Its defence vertical has shown sustained growth. It currently accounts for 24 per cent of the total revenue. The company offers a wide range of items to the Indian defence industry, including specialised batteries used in high-stress applications such as fighter aircraft, unmanned aerial vehicles, submarine propulsion systems, torpedoes, battle tanks, missiles and artillery fuses. Electronics and defence verticals are high-margin spaces for the company. In FY22, the company started supplies of Type I batteries for kilo-class submarine and advanced heavyweight anti-submarine torpedoes.
It also supplies Type IV batteries for Scorpene class submarines for the Indian Navy. In its electronics vertical, the company has won a contract from Eastern Railway for deploying TCAS over 260 km and 120 locomotives on the Delhi-Howrah route in FY23. HBL Power Systems has a global presence in over 80 countries. Through its subsidiaries, it has a presence in America, Europe and the Middle East. The company now owns and runs six manufacturing factories in Telangana and Andhra Pradesh. Its recent diversification has helped it in leveraging its engineering strengths, which has led to new businesses in precision manufacturing, spun reinforced concrete and green technology products.

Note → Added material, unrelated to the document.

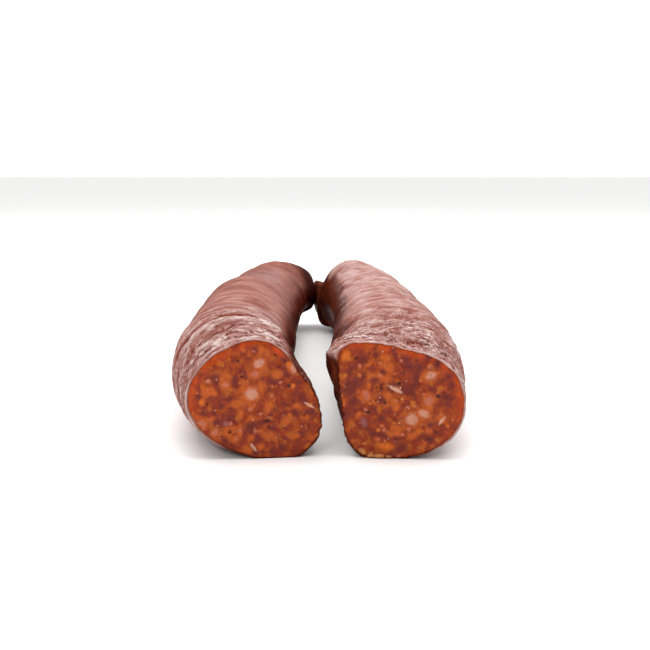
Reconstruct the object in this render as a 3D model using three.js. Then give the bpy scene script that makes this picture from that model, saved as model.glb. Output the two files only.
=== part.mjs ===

For the TTM ending June quarter, the company reported sales of ₹1,325 crore. In FY22, the company’s revenue was at ₹1,236 crore. Its operating margin increased considerably in FY22, rising from 7.4 per cent to 11.2 per cent primary owing to change in product mix as defence contribution has increased in the last one year from 11 per cent in FY21 to 24 per cent currently. The company continued to strengthen its balance-sheet and became debt-free last year and was negative in FY22. Its capital work in progress rose from ₹43 crore to ₹81 crore in March 2022.
In the June quarter of FY23, its operating profit increased by 130 per cent to ₹35 crore from ₹15 crore in Q1FY22 due to improved operating margins. The company’s cash flow statement also stands solid. In FY22, it generated ₹62 crore from its operations. The company has delivered good profit growth of 18.4 per cent CAGR over the last five years and it has been maintaining a healthy dividend payout of 38.1 per cent. The company’s average ROCE and ROE are 14.6 per cent and 11.16 per cent, respectively. Currently the stock is trading at a PE of 26.6 times. Looking at the company’s strong fundamentals, well-diversified operations and attractive valuation, our recommendation is to BUY.